Space Environment Adaptation of MEMS Accelerometers for Deep Space Sample Returns

Abstract The advent of China’s advanced aerospace technology has precipitated a marked increase in the demand for lightweight, compact inertial devices for utilization in spacecraft. It is imperative to examine the space environment effects of micro electromechanical system (MEMS) accelerometers to ensure their longevity and reliability during on-orbit operations. A comprehensive investigation into the impact of the space environment on MEMS accelerometers is imperative to ensure their longevity and reliability during orbit. A study was conducted to investigate the effects of total ionizing dose irradiation and single-particle irradiation on the electrical performance of a capacitive MEMS accelerometer intended for use in a deep-space probe. The research involved the examination of the accelerometer under different irradiation doses with various typical eigenvalues and electron radiation tests with different dose rates. The findings indicate that the capacitive MEMS accelerometer does not demonstrate any anomalies following total ionizing dose irradiation up to 15 krad (Si). Furthermore, the single event latch-up (SEL) phenomenon did not occur in the accelerometer when the single particle irradiation was carried out up to 4 MeV.cm 2 /mg.
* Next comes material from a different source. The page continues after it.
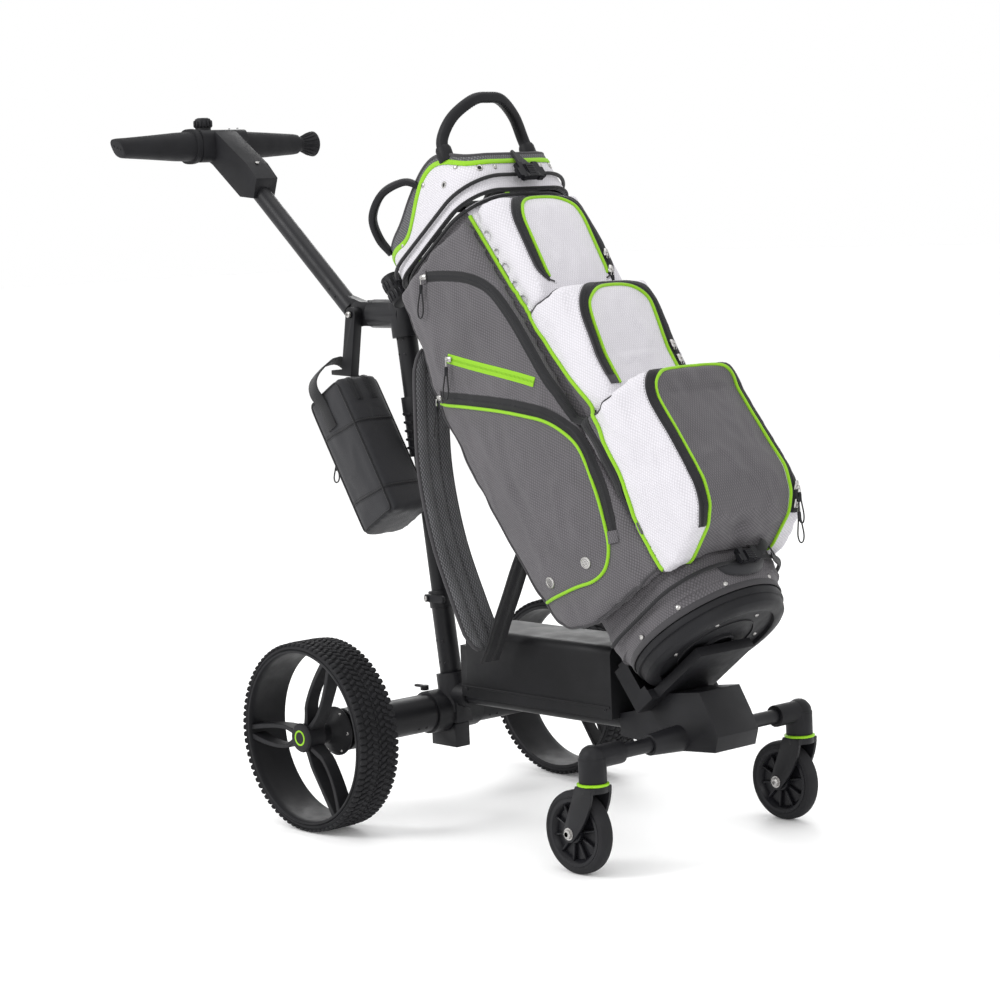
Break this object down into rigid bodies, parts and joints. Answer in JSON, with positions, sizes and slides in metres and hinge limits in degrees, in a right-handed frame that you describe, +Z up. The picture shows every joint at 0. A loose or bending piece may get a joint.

However, at 13.4 MeV.cm 2 /mg, the single event latch-up occurred in the accelerometer, indicating that the accelerometer is vulnerable to single event latch-up. The simulation verification was conducted on the recovery control system to verify the risk posed by this weak link. The results indicate that, in extreme cases, the single particle locking of the accelerometer will not cause failure to spread to the peripheral circuit of the recovery control system and the recovery control system will continue to function normally.